-- START DATA FOR THIS EXERCISE --

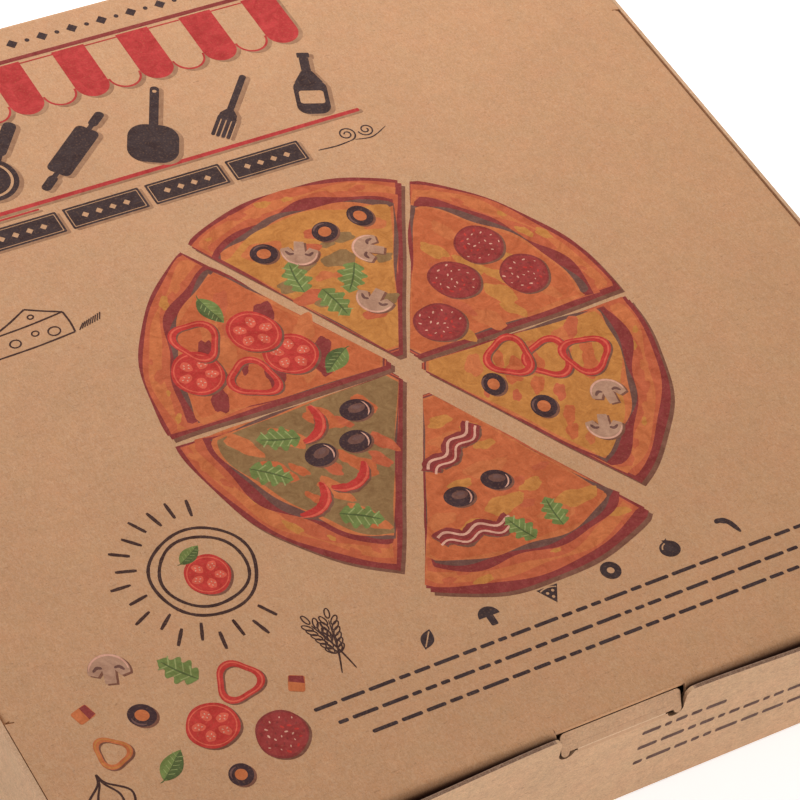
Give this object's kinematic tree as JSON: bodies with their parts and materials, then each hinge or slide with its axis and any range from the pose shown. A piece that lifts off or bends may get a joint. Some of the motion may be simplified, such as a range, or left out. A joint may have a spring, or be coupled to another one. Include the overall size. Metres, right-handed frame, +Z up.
{
  "type": "pizza box",
  "caption": "Closed corrugated kraft pizza box with a hinged lid, tuck flaps, glued corner ears and a push-in lock tab in the front wall.",
  "frame": {"origin": "on the surface the box stands on, below the middle of its bounding box", "axes": "+Z up, -Y towards the front wall with the lock tab, +Y towards the lid's rear fold, +X to the right seen from the front"},
  "size_m": [0.31, 0.312, 0.044],
  "materials": {
    "kraft_board": "matt kraft liner",
    "kraft_lid": "matt kraft liner, printed",
    "kraft_tab": "matt kraft liner"
  },
  "bodies": {
    "tray": {"tray": "kraft_board"},
    "lid": {"lid": "kraft_lid"},
    "lock_tab": {"lock_tab": "kraft_tab"}
  },
  "joints": [
    {"name": "lid_fold", "type": "hinge", "parent": "tray", "child": "lid", "pos_m": [0, 0.15541, 0.04341], "axis": [-1, 0, 0], "range_deg": [0, 180]},
    {"name": "tab_fold", "type": "hinge", "parent": "tray", "child": "lock_tab", "pos_m": [0, -0.1534, 0.0368], "axis": [1, 0, 0], "range_deg": [0, 85]}
  ]
}
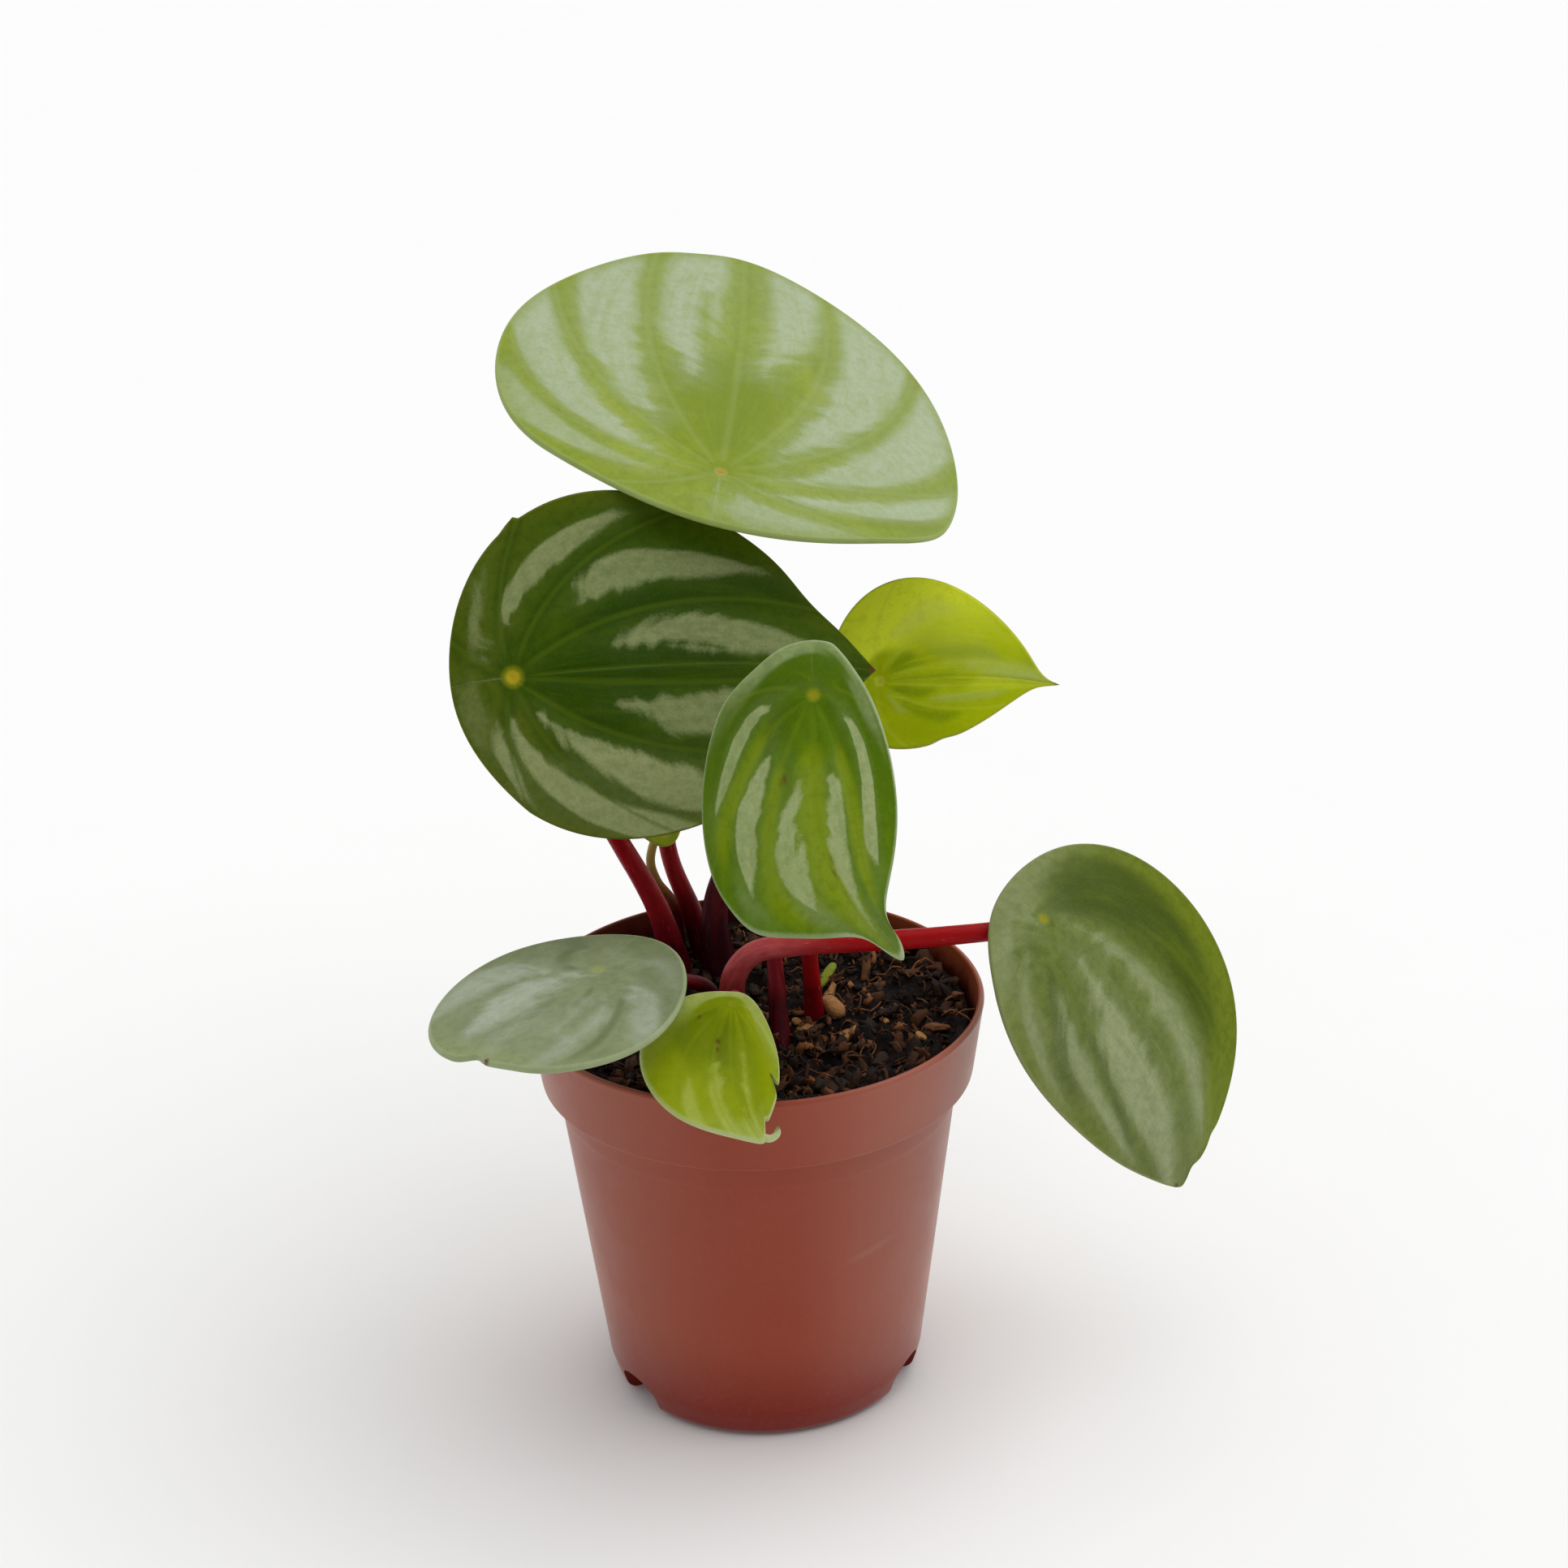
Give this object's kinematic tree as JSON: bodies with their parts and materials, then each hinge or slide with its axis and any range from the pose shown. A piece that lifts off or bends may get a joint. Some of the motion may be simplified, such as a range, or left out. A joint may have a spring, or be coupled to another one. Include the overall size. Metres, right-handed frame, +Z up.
{
  "type": "potted peperomia",
  "caption": "Young watermelon peperomia with silver-banded round leaves on red petioles, growing in soil in a small tapered plastic nursery pot.",
  "frame": {"origin": "centre of the pot's flat underside", "axes": "+Z up along the pot's axis, -Y towards the side the plant is seen from, +X to that side's right"},
  "size_m": [0.1053, 0.1167, 0.1381],
  "materials": {
    "pot_plastic": "satin",
    "potting_soil": "matte",
    "petiole_red": "satin",
    "leaf_top_blade": "satin",
    "leaf_left_blade": "satin",
    "leaf_front_blade": "satin",
    "leaf_back_blade": "satin",
    "leaf_right_blade": "satin",
    "leaf_low_left_blade": "satin",
    "leaf_low_front_blade": "satin",
    "leaf_young_blade": "satin"
  },
  "bodies": {
    "root": {"pot": "pot_plastic", "soil": "potting_soil", "petiole_top": "petiole_red", "petiole_left": "petiole_red", "petiole_young": "petiole_red", "petiole_front": "petiole_red", "petiole_back": "petiole_red", "petiole_right": "petiole_red", "petiole_low_left": "petiole_red", "petiole_low_front": "petiole_red", "petiole_bare": "petiole_red", "leaf_top": "leaf_top_blade", "leaf_left": "leaf_left_blade", "leaf_front": "leaf_front_blade", "leaf_back": "leaf_back_blade", "leaf_right": "leaf_right_blade", "leaf_low_left": "leaf_low_left_blade", "leaf_low_front": "leaf_low_front_blade", "leaf_young": "leaf_young_blade"}
  },
  "joints": []
}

-- END DATA FOR THIS EXERCISE --

◆ **WRITTEN TASK**
Restate all of the entries exactly, please.

◆ **PROBLEM SOLUTION**
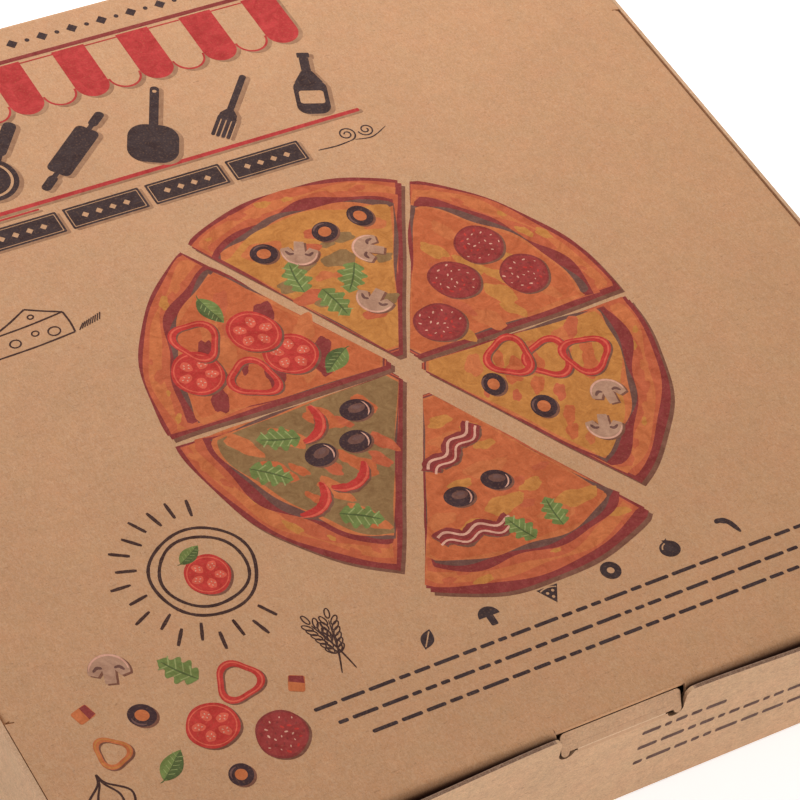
Give this object's kinematic tree as JSON: bodies with their parts and materials, then each hinge or slide with its axis and any range from the pose shown. A piece that lifts off or bends may get a joint. Some of the motion may be simplified, such as a range, or left out. A joint may have a spring, or be coupled to another one. Include the overall size. Metres, right-handed frame, +Z up.
{
  "type": "pizza box",
  "caption": "Closed corrugated kraft pizza box with a hinged lid, tuck flaps, glued corner ears and a push-in lock tab in the front wall.",
  "frame": {"origin": "on the surface the box stands on, below the middle of its bounding box", "axes": "+Z up, -Y towards the front wall with the lock tab, +Y towards the lid's rear fold, +X to the right seen from the front"},
  "size_m": [0.31, 0.312, 0.044],
  "materials": {
    "kraft_board": "matt kraft liner",
    "kraft_lid": "matt kraft liner, printed",
    "kraft_tab": "matt kraft liner"
  },
  "bodies": {
    "tray": {"tray": "kraft_board"},
    "lid": {"lid": "kraft_lid"},
    "lock_tab": {"lock_tab": "kraft_tab"}
  },
  "joints": [
    {"name": "lid_fold", "type": "hinge", "parent": "tray", "child": "lid", "pos_m": [0, 0.15541, 0.04341], "axis": [-1, 0, 0], "range_deg": [0, 180]},
    {"name": "tab_fold", "type": "hinge", "parent": "tray", "child": "lock_tab", "pos_m": [0, -0.1534, 0.0368], "axis": [1, 0, 0], "range_deg": [0, 85]}
  ]
}
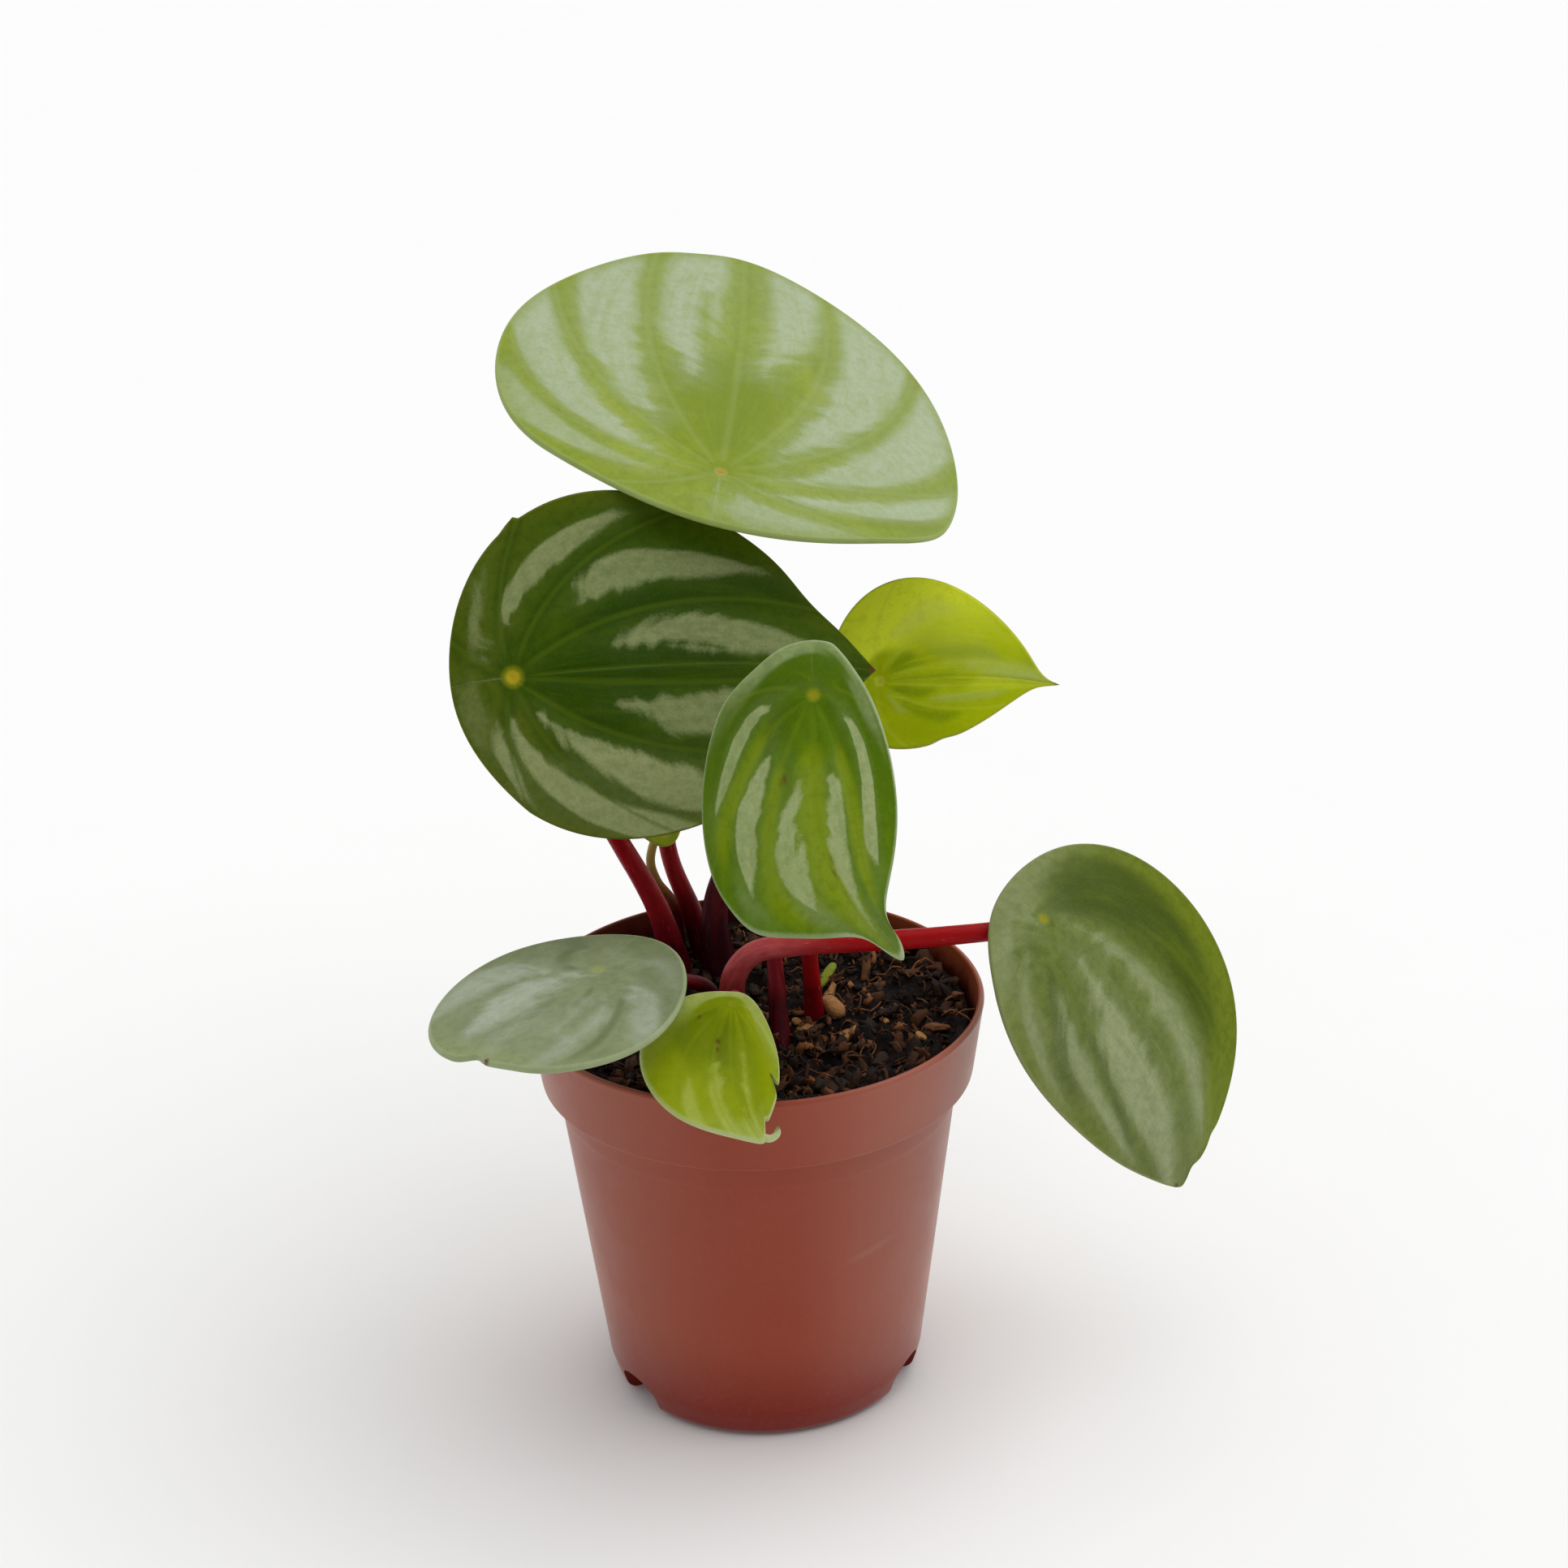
Give this object's kinematic tree as JSON: bodies with their parts and materials, then each hinge or slide with its axis and any range from the pose shown. A piece that lifts off or bends may get a joint. Some of the motion may be simplified, such as a range, or left out. A joint may have a spring, or be coupled to another one. Include the overall size. Metres, right-handed frame, +Z up.
{
  "type": "potted peperomia",
  "caption": "Young watermelon peperomia with silver-banded round leaves on red petioles, growing in soil in a small tapered plastic nursery pot.",
  "frame": {"origin": "centre of the pot's flat underside", "axes": "+Z up along the pot's axis, -Y towards the side the plant is seen from, +X to that side's right"},
  "size_m": [0.1053, 0.1167, 0.1381],
  "materials": {
    "pot_plastic": "satin",
    "potting_soil": "matte",
    "petiole_red": "satin",
    "leaf_top_blade": "satin",
    "leaf_left_blade": "satin",
    "leaf_front_blade": "satin",
    "leaf_back_blade": "satin",
    "leaf_right_blade": "satin",
    "leaf_low_left_blade": "satin",
    "leaf_low_front_blade": "satin",
    "leaf_young_blade": "satin"
  },
  "bodies": {
    "root": {"pot": "pot_plastic", "soil": "potting_soil", "petiole_top": "petiole_red", "petiole_left": "petiole_red", "petiole_young": "petiole_red", "petiole_front": "petiole_red", "petiole_back": "petiole_red", "petiole_right": "petiole_red", "petiole_low_left": "petiole_red", "petiole_low_front": "petiole_red", "petiole_bare": "petiole_red", "leaf_top": "leaf_top_blade", "leaf_left": "leaf_left_blade", "leaf_front": "leaf_front_blade", "leaf_back": "leaf_back_blade", "leaf_right": "leaf_right_blade", "leaf_low_left": "leaf_low_left_blade", "leaf_low_front": "leaf_low_front_blade", "leaf_young": "leaf_young_blade"}
  },
  "joints": []
}